Military law expert Scott Horton of Human Rights First says, "What the
State Department has done in this case is inconsistent with proper law enforcement
standards. It is likely to undermine an ultimate prosecution, if not make it
impossible. In this sense, the objective of the State Department in doing this
is exposed to question. It seems less to be to collect the facts than to immunize
Blackwater and its employees. By purporting to grant immunity, the State Department
draws itself more deeply into the wrongdoing and adopts a posture vis-a-vis
Blackwater that appears downright conspiratorial. This will make the fruits
of its investigation a tough sell."
Ratner says that while what was offered the Blackwater operatives is not immunity
from prosecution, prosecutors would need to prove they did not use the sworn
statements as part of their investigation. "Even though the person can
be prosecuted if independent evidence is relied upon, often this is hard to
demonstrate," he says. As an example of the problems such immunity can
pose, Ratner points to the case of Oliver North. "He had been granted
'use immunity' and was then prosecuted, supposedly on the basis
of independent evidence," Ratner says. "However, his conviction
was reversed in the court of appeals because it could not be demonstrated that
all of the evidence against him had an independent source outside of his own
testimony."
Aside from the fundamental problem that there is quite possibly no legal framework
for charging the Blackwater shooters under any legal system - US civilian
law, military law or Iraqi law - legal analysts and a former federal prosecutor
say the State Department has already tainted the Nisour Square criminal investigation
in several ways. The FBI was not dispatched to investigate the case until two
weeks after the shootings occurred, meaning that the initial investigation was
in the hands of a non-law enforcement agency that just happens to be Blackwater's
employer. By the time actual law enforcement, the FBI, was sent to Baghdad,
the crime scene had been tainted and some of the perpetrators questioned with
the alleged immunity provision. "To rely on non-law enforcement to conduct
sensitive law enforcement activities makes no sense if you want impartial justice,"

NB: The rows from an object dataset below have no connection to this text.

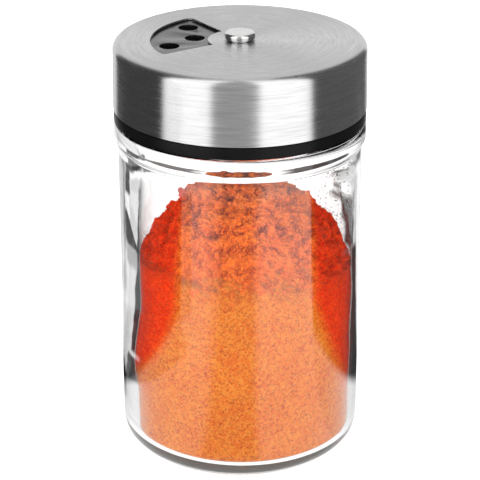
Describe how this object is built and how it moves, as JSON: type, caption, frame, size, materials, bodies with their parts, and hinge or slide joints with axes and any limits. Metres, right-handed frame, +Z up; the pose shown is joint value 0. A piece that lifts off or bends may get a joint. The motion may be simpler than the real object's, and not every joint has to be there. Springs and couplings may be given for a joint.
{
  "type": "spice jar with swivel shaker lid",
  "caption": "Round clear glass spice jar with a threaded black closure under a brushed steel swivel cover, whose sector window opens onto shaker holes; heaped ground spice inside.",
  "frame": {"origin": "centre of the ring the jar stands on", "axes": "+Z up along the jar's axis; the picture looks along +Y, so the shaker window at rest is on the -X side"},
  "size_m": [0.0504, 0.0504, 0.0872],
  "materials": {
    "clear_glass": "polished",
    "black_plastic": "satin",
    "soft_seal": "matte",
    "brushed_steel": "satin",
    "rivet_steel": "polished",
    "ground_spice": "matte"
  },
  "bodies": {
    "jar": {"glass_jar": "clear_glass", "spice_fill": "ground_spice"},
    "gasket": {"rim_gasket": "soft_seal"},
    "closure": {"screw_closure": "black_plastic", "centre_rivet": "rivet_steel", "rivet_washer": "rivet_steel"},
    "cover": {"steel_cover": "brushed_steel"}
  },
  "joints": [
    {"name": "closure_rise", "type": "slide", "parent": "jar", "child": "gasket", "axis": [0, 0, 1], "range_m": [0, 0.0168]},
    {"name": "closure_turn", "type": "hinge", "parent": "gasket", "child": "closure", "pos_m": [0, 0, 0.0849], "axis": [0, 0, 1], "range_deg": [0, 1440]},
    {"name": "cover_turn", "type": "hinge", "parent": "closure", "child": "cover", "pos_m": [0, 0, 0.0851], "axis": [0, 0, 1], "continuous": true}
  ],
  "couplings": [
    {"joint": "closure_rise", "follows": "closure_turn", "m_per_rad": 0.00066845}
  ]
}
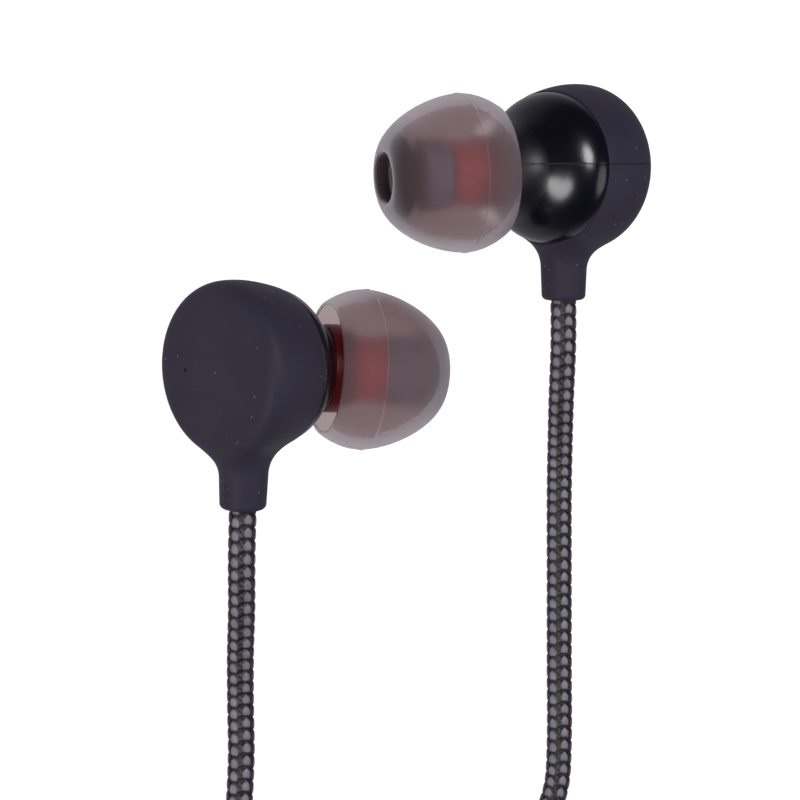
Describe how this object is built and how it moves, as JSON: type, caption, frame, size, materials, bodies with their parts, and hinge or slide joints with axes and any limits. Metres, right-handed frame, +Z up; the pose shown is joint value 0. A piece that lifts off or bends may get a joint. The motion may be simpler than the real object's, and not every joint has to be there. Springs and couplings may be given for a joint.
{
  "type": "wired earphones",
  "caption": "In-ear earphones on a braided cord: disc-shaped buds with a matte back and stem, a glossy front, an angled nozzle with a soft silicone ear tip, a splitter and a jack plug.",
  "frame": {"origin": "On the resting plane, at the middle of the two buds' bounding box", "axes": "+Z up from the resting plane; +X across the two buds, from the right-ear bud to the left-ear bud; the cords leave the buds along -Y"},
  "size_m": [0.0401, 0.1794, 0.0141],
  "materials": {
    "matte_shell": "fine soft-touch matte",
    "gloss_shell": "polished piano black",
    "red_metal": "dark red anodised",
    "mesh_steel": "woven wire",
    "silicone": "translucent smoke-grey silicone",
    "steel": "plated",
    "magnet": "nickel plated",
    "copper": "enamelled wire",
    "film": "thin clear film",
    "board": "solder-masked board",
    "black_cloth": "fine acoustic cloth",
    "black_rubber": "matte",
    "braid": "woven sleeve with a soft sheen",
    "strap": "hook-and-loop strap",
    "gold": "gold plated",
    "black_plastic": "moulded",
    "white_plastic": "moulded"
  },
  "bodies": {
    "earphones": {"right_back_shell": "matte_shell", "right_front_shell": "gloss_shell", "right_nozzle": "red_metal", "right_nozzle_mesh": "mesh_steel", "right_driver_frame": "steel", "right_driver_magnet": "magnet", "right_top_plate": "steel", "right_voice_coil": "copper", "right_diaphragm": "film", "right_driver_board": "board", "right_vent_mesh": "black_cloth", "right_cord_anchor": "black_rubber", "left_back_shell": "matte_shell", "left_front_shell": "gloss_shell", "left_nozzle": "red_metal", "left_nozzle_mesh": "mesh_steel", "left_driver_frame": "steel", "left_driver_magnet": "magnet", "left_top_plate": "steel", "left_voice_coil": "copper", "left_diaphragm": "film", "left_driver_board": "board", "left_vent_mesh": "black_cloth", "left_cord_anchor": "black_rubber", "right_cord": "braid", "left_cord": "braid", "branch_coil": "braid", "branch_tie": "strap", "right_cord_tail": "braid", "left_cord_tail": "braid", "splitter_lower": "matte_shell", "splitter_upper": "matte_shell", "splitter_crimp": "copper", "main_cord": "braid", "main_coil": "braid", "main_tie": "strap", "main_cord_tail": "braid", "plug_relief": "black_rubber", "plug_housing": "matte_shell", "plug_sleeve": "gold", "plug_ring": "gold", "plug_tip": "gold", "plug_insulators": "black_plastic", "plug_core": "white_plastic"},
    "right_tip": {"right_ear_tip": "silicone"},
    "left_tip": {"left_ear_tip": "silicone"}
  },
  "joints": [
    {"name": "right_tip_pull", "type": "slide", "parent": "earphones", "child": "right_tip", "axis": [0.9975, -0.0334, 0.0615], "range_m": [0, 0.008]},
    {"name": "left_tip_pull", "type": "slide", "parent": "earphones", "child": "left_tip", "axis": [-0.9939, -0.0933, -0.0596], "range_m": [0, 0.008]}
  ]
}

says Melanie Sloan, a former federal prosecutor who currently serves as Executive
Director of Citizens for Responsibility and Ethics in Washington. "This
investigation has already taken so long and it looks like the State Department
has impeded the possibility of a successful criminal investigation." The
Washington Post reported that "Some of the Blackwater guards have subsequently
refused to be interviewed by the FBI, citing promises of immunity from State."
This is hardly the first indication that the government's investigation
of the Nisour Square shootings was lacking in integrity and impartiality. The
State Department's initial report on the shooting was drafted by a Blackwater
contractor on official US government stationary. The FBI team initially dispatched
to Baghdad to investigate Blackwater was to be guarded by Blackwater until Sen.

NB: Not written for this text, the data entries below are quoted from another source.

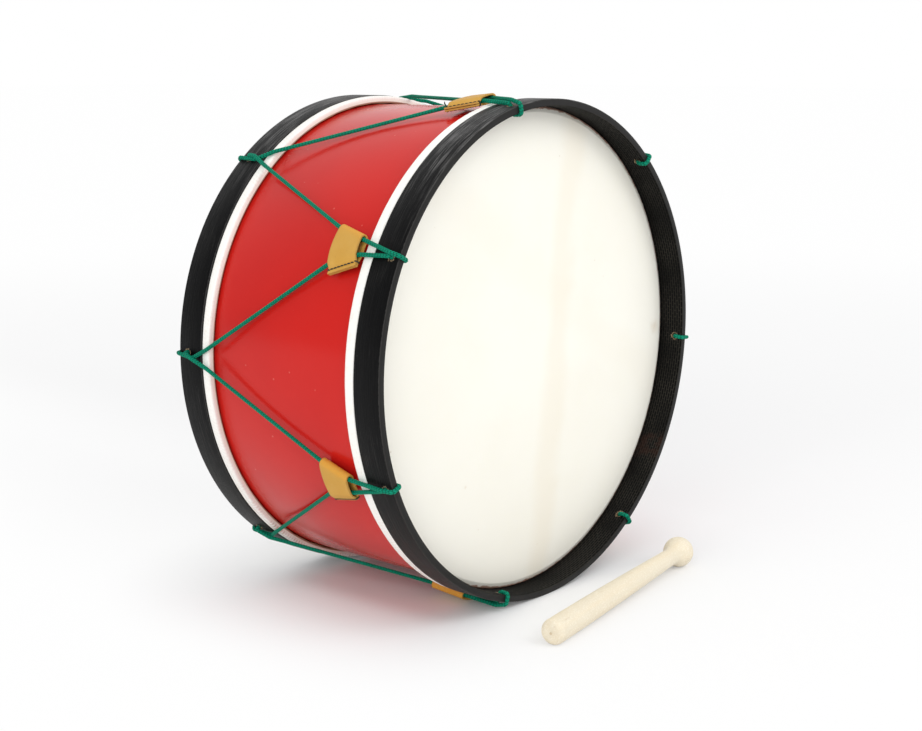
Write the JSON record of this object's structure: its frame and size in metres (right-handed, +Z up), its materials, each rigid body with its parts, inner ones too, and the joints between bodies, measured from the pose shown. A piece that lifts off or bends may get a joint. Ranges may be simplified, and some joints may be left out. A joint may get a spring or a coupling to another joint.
{
  "type": "tom-tom",
  "caption": "Rope-tensioned tom-tom with a lacquered shell, skin heads held by pressed wooden hoops, sliding leather ears and a loose wooden beater.",
  "frame": {"origin": "middle of the flat on the front hoop that the drum rests on", "axes": "+Z up; +Y along the drum's axis from the batter head to the back head; +X to the right for someone facing the batter head"},
  "size_m": [0.3628, 0.2624, 0.3538],
  "materials": {
    "red_lacquer": "satin red lacquer over plywood",
    "black_lacquer": "worn satin black paint over hardboard",
    "raw_wood": "bare wood",
    "pale_wood": "bare turned wood",
    "drum_skin": "scraped off-white skin",
    "tan_leather": "smooth tan leather with raw suede edges",
    "green_rope": "braided cord",
    "black_thread": "waxed thread"
  },
  "bodies": {
    "drum": {"shell": "red_lacquer", "reinforcement_ring_front": "raw_wood", "reinforcement_ring_back": "raw_wood", "flesh_hoop_front": "raw_wood", "flesh_hoop_back": "raw_wood", "counter_hoop_front": "black_lacquer", "counter_hoop_back": "black_lacquer", "batter_head": "drum_skin", "back_head": "drum_skin", "tension_rope": "green_rope", "rope_knot": "green_rope"},
    "ear_1": {"leather_ear_1": "tan_leather", "ear_stitch_1": "black_thread"},
    "ear_2": {"leather_ear_2": "tan_leather", "ear_stitch_2": "black_thread"},
    "ear_3": {"leather_ear_3": "tan_leather", "ear_stitch_3": "black_thread"},
    "ear_4": {"leather_ear_4": "tan_leather", "ear_stitch_4": "black_thread"},
    "ear_5": {"leather_ear_5": "tan_leather", "ear_stitch_5": "black_thread"},
    "ear_6": {"leather_ear_6": "tan_leather", "ear_stitch_6": "black_thread"},
    "ear_7": {"leather_ear_7": "tan_leather", "ear_stitch_7": "black_thread"},
    "beater": {"beater": "pale_wood"}
  },
  "joints": [
    {"name": "ear_1_slide", "type": "slide", "parent": "drum", "child": "ear_1", "axis": [0, 1, 0], "range_m": [0, 0.035], "deforming": ["tension_rope"]},
    {"name": "ear_2_slide", "type": "slide", "parent": "drum", "child": "ear_2", "axis": [0, 1, 0], "range_m": [-0.004, 0.035], "deforming": ["tension_rope"]},
    {"name": "ear_3_slide", "type": "slide", "parent": "drum", "child": "ear_3", "axis": [0, 1, 0], "range_m": [-0.002, 0.035], "deforming": ["tension_rope"]},
    {"name": "ear_4_slide", "type": "slide", "parent": "drum", "child": "ear_4", "axis": [0, 1, 0], "range_m": [-0.005, 0.035], "deforming": ["tension_rope"]},
    {"name": "ear_5_slide", "type": "slide", "parent": "drum", "child": "ear_5", "axis": [0, 1, 0], "range_m": [0, 0.035], "deforming": ["tension_rope"]},
    {"name": "ear_6_slide", "type": "slide", "parent": "drum", "child": "ear_6", "axis": [0, 1, 0], "range_m": [-0.003, 0.035], "deforming": ["tension_rope"]},
    {"name": "ear_7_slide", "type": "slide", "parent": "drum", "child": "ear_7", "axis": [0, 1, 0], "range_m": [0, 0.035], "deforming": ["tension_rope"]},
    {"name": "beater_lift", "type": "slide", "parent": "drum", "child": "beater", "axis": [0, 0, 1], "range_m": [0, 0.4]}
  ]
}
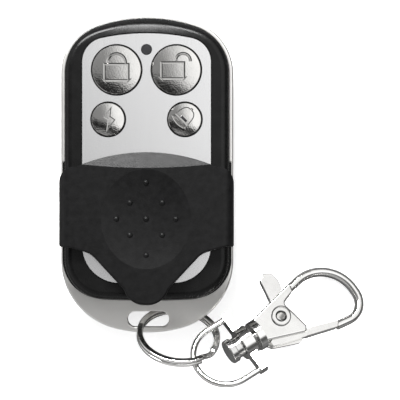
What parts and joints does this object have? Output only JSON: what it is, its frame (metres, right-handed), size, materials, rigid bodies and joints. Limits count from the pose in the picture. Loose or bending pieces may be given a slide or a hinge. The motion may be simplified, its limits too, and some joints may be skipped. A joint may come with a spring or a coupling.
{
  "type": "garage door remote",
  "caption": "Slim key-fob remote with domed chrome buttons on a brushed plate, a sliding black cover over them, a metal key-ring chin, a split ring and a swivel lobster clasp.",
  "frame": {"origin": "middle of the fob's flat back face", "axes": "+Y along the fob from the key-ring chin towards the buttons, +Z out of the button face, +X to the right seen from the front"},
  "size_m": [0.0574, 0.0693, 0.0146],
  "materials": {
    "frame_metal": "satin",
    "shell_black": "gloss",
    "back_black": "fine texture",
    "plate_metal": "brushed",
    "board_green": "solder mask",
    "cell_sleeve": "shrink sleeve",
    "contact_metal": "nickel plated",
    "switch_black": "moulded",
    "plunger_plastic": "moulded",
    "cap_chrome": "polished",
    "lens_dark": "gloss",
    "led_body": "moulded",
    "chip_black": "moulded",
    "can_metal": "plain",
    "coil_copper": "enamelled wire",
    "chip_ceramic": "ceramic",
    "screw_steel": "blackened",
    "cover_black": "soft touch",
    "ring_steel": "polished",
    "clasp_nickel": "polished",
    "spring_steel": "plain"
  },
  "bodies": {
    "housing": {"metal_frame": "frame_metal", "front_shell": "shell_black", "rear_cover": "back_black", "face_plate": "plate_metal", "circuit_board": "board_green", "battery_cell": "cell_sleeve", "battery_terminal": "contact_metal", "battery_spring": "contact_metal", "battery_contact": "contact_metal", "lock_switch": "switch_black", "unlock_switch": "switch_black", "bolt_switch": "switch_black", "bell_switch": "switch_black", "led_lens": "lens_dark", "indicator_led": "led_body", "encoder_chip": "chip_black", "resonator_can": "can_metal", "antenna_coil": "coil_copper", "chip_parts": "chip_ceramic", "case_screws": "screw_steel"},
    "lock_key": {"lock_button": "cap_chrome", "lock_plunger": "plunger_plastic"},
    "unlock_key": {"unlock_button": "cap_chrome", "unlock_plunger": "plunger_plastic"},
    "bolt_key": {"bolt_button": "cap_chrome", "bolt_plunger": "plunger_plastic"},
    "bell_key": {"bell_button": "cap_chrome", "bell_plunger": "plunger_plastic"},
    "cover": {"slide_cover": "cover_black"},
    "ring": {"split_ring": "ring_steel"},
    "eye": {"swivel_eye": "clasp_nickel"},
    "hook": {"hook_body": "clasp_nickel", "swivel_pin": "clasp_nickel", "gate_rivet": "clasp_nickel"},
    "gate": {"gate_lever": "clasp_nickel", "gate_spring": "spring_steel"}
  },
  "joints": [
    {"name": "lock_press", "type": "slide", "parent": "housing", "child": "lock_key", "axis": [0, 0, -1], "range_m": [0, 0.0003], "stiffness_N_per_m": 2000, "springref_m": -0.0001},
    {"name": "unlock_press", "type": "slide", "parent": "housing", "child": "unlock_key", "axis": [0, 0, -1], "range_m": [0, 0.0003], "stiffness_N_per_m": 2000, "springref_m": -0.0001},
    {"name": "bolt_press", "type": "slide", "parent": "housing", "child": "bolt_key", "axis": [0, 0, -1], "range_m": [0, 0.0003], "stiffness_N_per_m": 2000, "springref_m": -0.0001},
    {"name": "bell_press", "type": "slide", "parent": "housing", "child": "bell_key", "axis": [0, 0, -1], "range_m": [0, 0.0003], "stiffness_N_per_m": 2000, "springref_m": -0.0001},
    {"name": "cover_slide", "type": "slide", "parent": "housing", "child": "cover", "axis": [0, 1, 0], "range_m": [0, 0.0223]},
    {"name": "ring_swing", "type": "hinge", "parent": "housing", "child": "ring", "pos_m": [-0.0001, -0.0273, 0.005], "axis": [0.9911, -0.1331, 0], "range_deg": [-48, 2]},
    {"name": "eye_swing", "type": "hinge", "parent": "ring", "child": "eye", "pos_m": [0.01314, -0.03132, 0.00795], "axis": [0.029, 0.513, 0.8579], "range_deg": [-25, 12]},
    {"name": "hook_swivel", "type": "hinge", "parent": "eye", "child": "hook", "pos_m": [0.02524, -0.02764, 0.00641], "axis": [0.8269, 0.4698, -0.309], "continuous": true},
    {"name": "gate_pivot", "type": "hinge", "parent": "hook", "child": "gate", "pos_m": [0.02499, -0.02728, 0.0063], "axis": [0.1317, 0.3725, 0.9186], "range_deg": [0, 25], "stiffness_Nm_per_rad": 0.02, "springref_deg": -17.19}
  ]
}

Patrick Leahy raised questions about the arrangement forcing the Bureau to announce
it would be guarded by official personnel and not personnel from the same company
it was investigating.
Perhaps the most disturbing part of this story (aside from the loss of Iraqi
civilian life) is that even if Blackwater was not so politically connected to
the White House and even if there was a truly independent US Justice Department
and even if immunity had not been offered and even if there was an aggressive
investigation, it may all be totally irrelevant. When Secretary of State Condoleezza
Rice recently dispatched a team to Baghdad led by veteran diplomat Patrick Kennedy
to review the department's private security force, the team returned with
the conclusion that it "is unaware of any basis for holding non-Department
of Defense contractors accountable under US law."

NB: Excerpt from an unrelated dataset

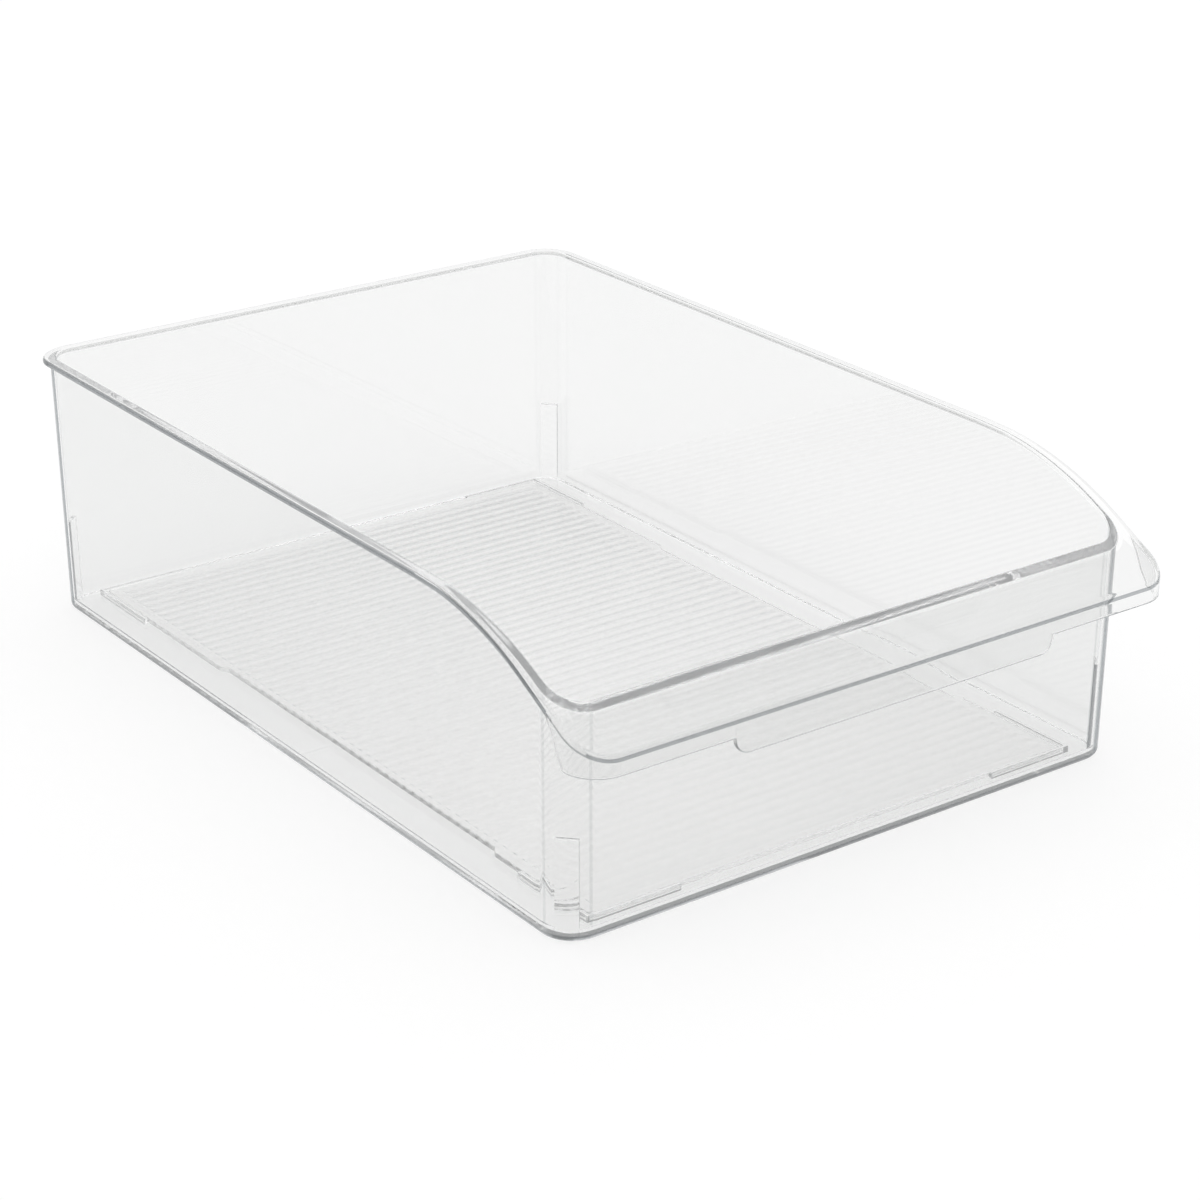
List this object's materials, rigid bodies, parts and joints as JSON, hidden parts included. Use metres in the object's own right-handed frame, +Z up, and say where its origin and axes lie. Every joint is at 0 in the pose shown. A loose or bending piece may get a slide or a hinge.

While there are currently moves afoot in the US Congress to adjust language
in the Military Extraterritorial Jurisdiction Act to allow for prosecutions
of State Department contractor crimes in US civilian courts and although there
is a debate over whether the court martial system could be applied, the reality
is that the political will to prosecute contractors has been totally absent
since day one of the Iraq occupation. Not a single armed contractor has ever
been prosecuted for crimes committed in Iraq - not under US civilian law,
not under military law and certainly not in Iraqi courts, which have been banned
by the US occupation authorities from going after private contractors.
What is so often lost in this new debate on accountability and oversight is
this fact: private contractors now outnumber regular soldiers on the Iraq battlefield.
The military - with its massive bureaucracy - has been unable or unwilling
to effectively monitor the actions of its soldiers and prosecute them for crimes.
Who will effectively oversee the 180,000-strong shadow corporate army? Will
FBI teams really be running around Iraq chasing allegations (ever increasing)
of contractor crimes and misconduct? Who will guard the investigators? Who will
interview Iraqi witnesses? Where will the funding come from? Who will arrest
the heavily-armed mercenary alleged to have committed a crime, particularly
when he was doing exactly what he was supposed to do in keeping VIP US officials
alive in Iraq?
While there may be some token prosecutions that stem from the recent uptick
in reporting on contractor crimes in Iraq, the reality is that without private
forces from Blackwater and its ilk, the US occupation of Iraq would be untenable.
Nothing will be done that would actually jeopardize the use of such forces in
the war zone. While Blackwater's conduct in Iraq is horrifying, it is
important to remember that US ambassadors - all four who have served under
the Iraq occupation - owe their lives to Blackwater's shoot-first-and-never-ask-questions
cowboy tactics. They are the reason the company can brag it has never lost an
American life it was protecting. Blackwater does its job and while it is essential
to prosecute its operatives for their crimes, the ultimately responsible party
is the entity that hired them and deployed them armed and dangerous in Iraq.